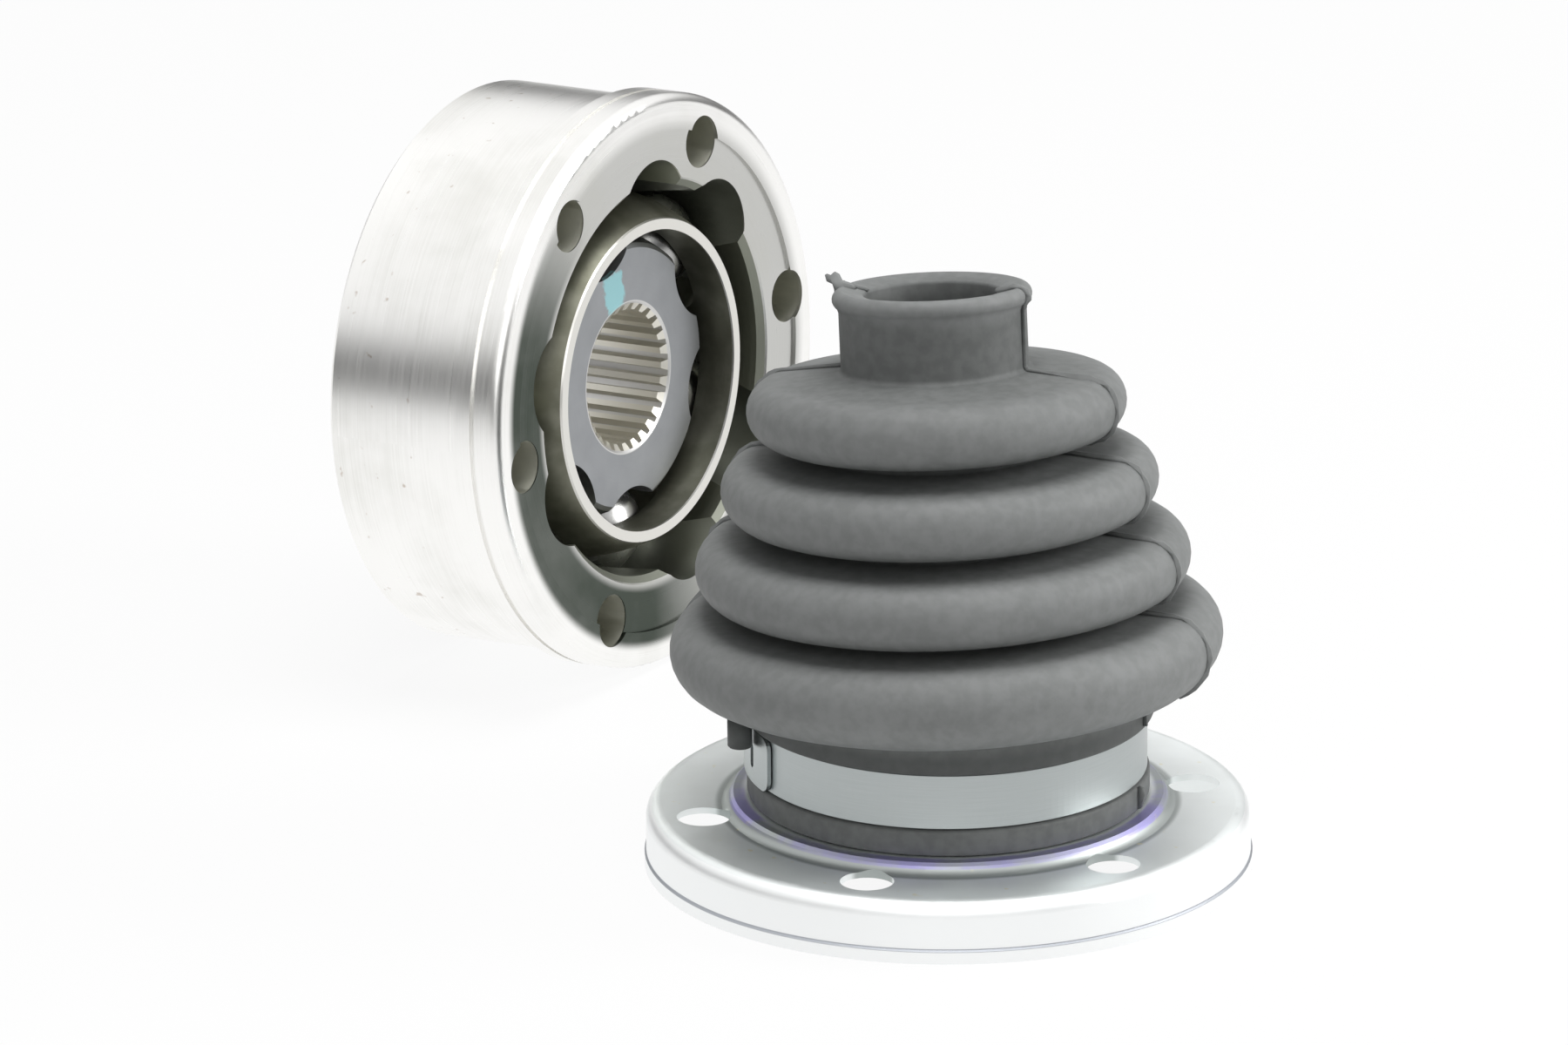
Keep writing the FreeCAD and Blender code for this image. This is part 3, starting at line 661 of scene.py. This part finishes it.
def lapped_end(mesh):
    """Cuts the end flat, gives it thickness and bends it round the strip."""
    corner, slot_at, slot_round = 2.4, 7.6, 0.9
    outline = [(LAP_LENGTH, BAND_HIGH), (LAP_LENGTH, BAND_LOW)]
    for start, centre in ((-90, (corner, BAND_LOW + corner)), (180, (corner, BAND_HIGH - corner))):
        for k in range(7):
            a = math.radians(start - 15 * k)
            outline.append((centre[0] + corner * math.cos(a), centre[1] + corner * math.sin(a)))
    slot = []
    for start, z in ((180, 23.4), (0, 26.6)):
        for k in range(7):
            a = math.radians(start + 30 * k)
            slot.append((slot_at + slot_round * math.cos(a), z + slot_round * math.sin(a)))
    edges = []
    for loop in (outline, slot):
        ring = [mesh.verts.new((u * mm, 0, z * mm)) for u, z in loop]
        edges += [mesh.edges.new(pair) for pair in zip(ring, ring[1:] + ring[:1])]
    bmesh.ops.triangle_fill(mesh, use_beauty=True, use_dissolve=False, edges=edges)
    for k in range(1, int(LAP_LENGTH)):
        bmesh.ops.bisect_plane(mesh, geom=mesh.verts[:] + mesh.edges[:] + mesh.faces[:],
                               plane_co=(k * mm, 0, 0), plane_no=(1, 0, 0))
    thicken(mesh, mesh.faces[:], (0, LAP_THICK * mm, 0))
    for vert in mesh.verts:
        radius = LAP_R * mm + vert.co.y
        a = LAP_ANGLE - vert.co.x / (LAP_R * mm)
        vert.co = Vector((radius * math.cos(a), radius * math.sin(a), vert.co.z))


strip = bmesh.new()
add_turned(strip, [(BAND_INSIDE_R, BAND_LOW), (37.4, BAND_LOW), (BAND_OUTSIDE_R, 19.75),
                   (BAND_OUTSIDE_R, 30.15), (37.4, BAND_HIGH), (BAND_INSIDE_R, BAND_HIGH)], steps=176)
band = finished(strip, "clamp_band")
end = bmesh.new()
lapped_end(end)
tongue = finished(end, "clamp_end")
for piece in (band, tongue):
    piece.data.shade_flat()
    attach(piece, "outer_race_and_boot_base")
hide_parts("boot_clamp")


def clamp_steel():
    """Satin steel, brushed along the strip."""
    satin = Surface("clamp_steel", Metallic=1.0)
    x, y, z = satin.place.split()
    angle = y.math("ARCTAN2", x)
    brushed = z.node("ShaderNodeCombineXYZ", {"X": z * 5200.0, "Y": angle * 3.0, "Z": 0.0}).noise(1.0, 3.0)
    colour = brushed.mix(rgb(0.39, 0.42, 0.42), rgb(0.48, 0.51, 0.51))
    satin.set(Base_Color=colour, Roughness=0.30 + brushed * 0.14)
    satin.bump(brushed, distance=0.00003, strength=0.5)
    satin.onto(band, tongue)


clamp_steel()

::::::::::

◆ PROBLEM TO SOLVE ◆
Copy out the lines that hold "piece".

◆ EXPECTED ANSWER ◆
for piece in (band, tongue):
    piece.data.shade_flat()
    attach(piece, "outer_race_and_boot_base")